Si Wings of Chance présente des vues aériennes touristiques des Rocheuses canadiennes, il n’en reste pas moins qu’il s’agit d’une histoire d’animaux, qui fait chaud au cœur et qui est destinée à un public familial. L’intrigue est transparente, les dialogues insipides et l’interprétation médiocre. Bien que le film n’ait coûté que 200 000 $ et qu’il ait été tourné avec une seule caméra, le producteur Matanski avait bon espoir de le vendre à un acheteur américain, en faisant appel au goût des Américains pour la topographie des parcs des montagnes Rocheuses. Le film La rivière sans retour avec Marilyn Monroe et Robert Mitchum venait juste d’être tourné à Banff. De plus, les productions d’Hollywood choisissaient depuis longtemps les parcs nationaux de l’Alberta pour planter leur décor. Matanski prenait donc un risque calculé en produisant le premier long métrage tourné en Alberta.

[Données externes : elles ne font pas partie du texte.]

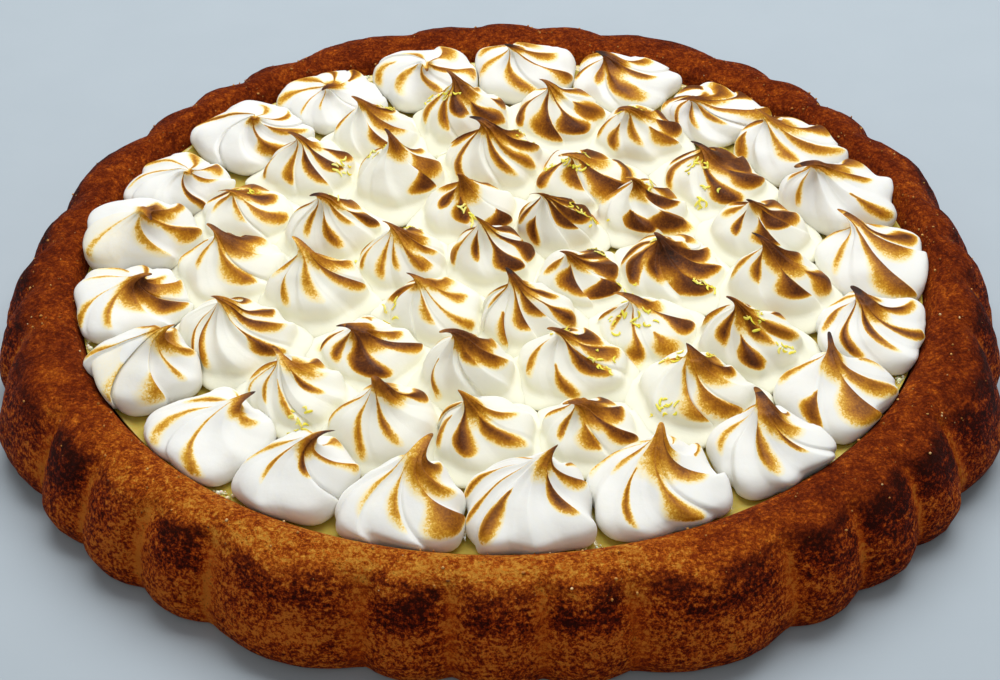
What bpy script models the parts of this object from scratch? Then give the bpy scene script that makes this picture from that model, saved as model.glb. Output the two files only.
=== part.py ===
"""Lemon meringue pie, unmoulded: a fluted crust, a lemon filling and piped meringue kisses.

Frame: metres, +Z up, origin under the middle of the crust's box, on the surface that the
pie stands on. Bearings run round the axis of the recess, anticlockwise from +X, seen from
above.
"""

import math
import random

import bpy

# Axis of the recess and of the rings of kisses, which the slumped crust is not quite round
AXIS_X = 0.00101
AXIS_Y = -0.00203

# Crust. The radii are those of the grooves between the flutes.
CRUST_REPEATS = 8                             # times the pattern of flutes goes round
WIDE_FLUTE_BEARING = math.radians(21.5)
WIDE_FLUTE_SPAN = math.radians(17.4)
WIDE_FLUTE_DEPTH = 0.0062
WIDE_FLUTE_FACETS = 5
SMALL_FLUTES = 3                              # between two wide ones
SMALL_FLUTE_DEPTH = 0.0040
SMALL_FLUTE_FACETS = 3
BASE_RADIUS = 0.1425
BELLY_RADIUS = 0.1480
BELLY_HEIGHT = 0.0080
WALL_RADIUS = 0.1460
WALL_HEIGHT = 0.0160
SHOULDER_RADIUS = 0.1410
SHOULDER_HEIGHT = 0.0275
RIM_RADIUS = 0.1335                           # middle of the rounded rim
RIM_HEIGHT = 0.0325
RIM_UNEVENNESS = 0.0007
# How far the crust has slumped out of round: waves round it, amplitude, bearing of a crest
SLUMP_WAVES = ((0, 0.0010, 0.0), (2, 0.0011, math.radians(85.5)),
               (3, 0.0023, math.radians(81.0)))
RECESS_RADIUS = 0.1262                        # inner edge, at the level of the filling
RECESS_FLOOR_RADIUS = 0.1210
RECESS_FLOOR_HEIGHT = 0.0090

# Filling
FILLING_LEVEL = 0.0253
FILLING_SIDES = 64
TOUCH_GAP = 0.0003                            # left between pieces that touch

# Meringue kisses, piped in rings: name, how many, ring radius, bearing of the first
KISS_RINGS = (
    ("outer", 21, 0.1120, math.radians(274.4)),
    ("second", 17, 0.0835, math.radians(288.0)),
    ("third", 11, 0.0540, math.radians(323.4)),
    ("inner", 6, 0.0265, math.radians(350.0)),
    ("centre", 1, 0.0, 0.0),
)
KISS_SEED = 38079
KISS_DRIFT = 0.0035                           # most that a kiss is off its even place
KISS_SPREAD = 0.0190                          # base radius where nothing is in the way
KISS_SPREAD_RANGE = 0.12
KISS_HEIGHT = 0.0185                          # in the outer ring
INNER_KISS_HEIGHT = 0.0198
KISS_HEIGHT_RANGE = 0.25
KISS_RIDGES = 8                               # points of the star nozzle
KISS_GROOVE_DEPTH = 0.13                      # share of the radius
KISS_SWIRL = math.radians(-24.0)              # turn from the base to the tip
OUTER_KISS_LEAN = 0.0105                      # how far a drawn tip ends off the middle
INNER_KISS_LEAN = 0.0055
OUTER_LEAN_TURN = math.radians(140.0)         # from straight outward
LEAN_SCATTER = 0.6
# share of the height, share of the base's reach, how round the section is
KISS_SECTIONS = ((0.0, 0.92, 0.0), (0.20, 1.0, 0.0), (0.50, 0.73, 0.6), (0.78, 0.28, 1.0))


def clear_scene():
    """Remove everything that the new scene starts with."""
    for item in list(bpy.data.objects):
        bpy.data.objects.remove(item, do_unlink=True)


def make_collection(name):
    """A collection for the pieces of the pie."""
    collection = bpy.data.collections.new(name)
    bpy.context.scene.collection.children.link(collection)
    return collection


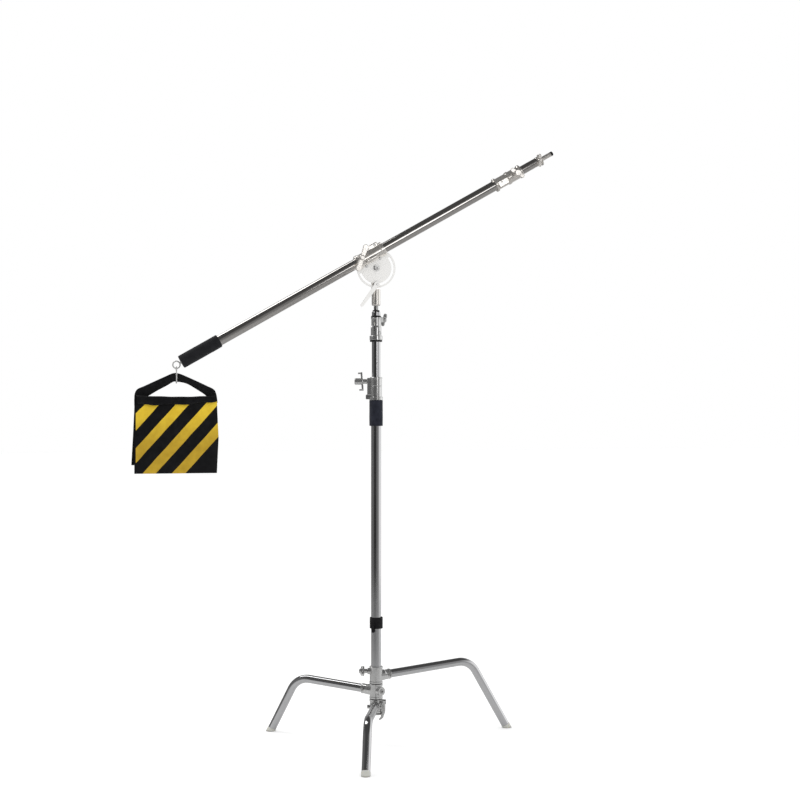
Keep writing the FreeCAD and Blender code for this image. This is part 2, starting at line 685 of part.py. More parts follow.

Le photographe du film et ami de Matanski, Bill Marsden, expliqua que le producteur essaya, avec Wings of Chance et ensuite avec The Naked Flame, d’offrir un terrain de formation aux équipes de tournage canadiennes et d’ouvrir la voie à une industrie cinématographique provinciale. Toutefois, les pertes encourues lors de la production du deuxième film découragèrent Matanski de faire d’autres films.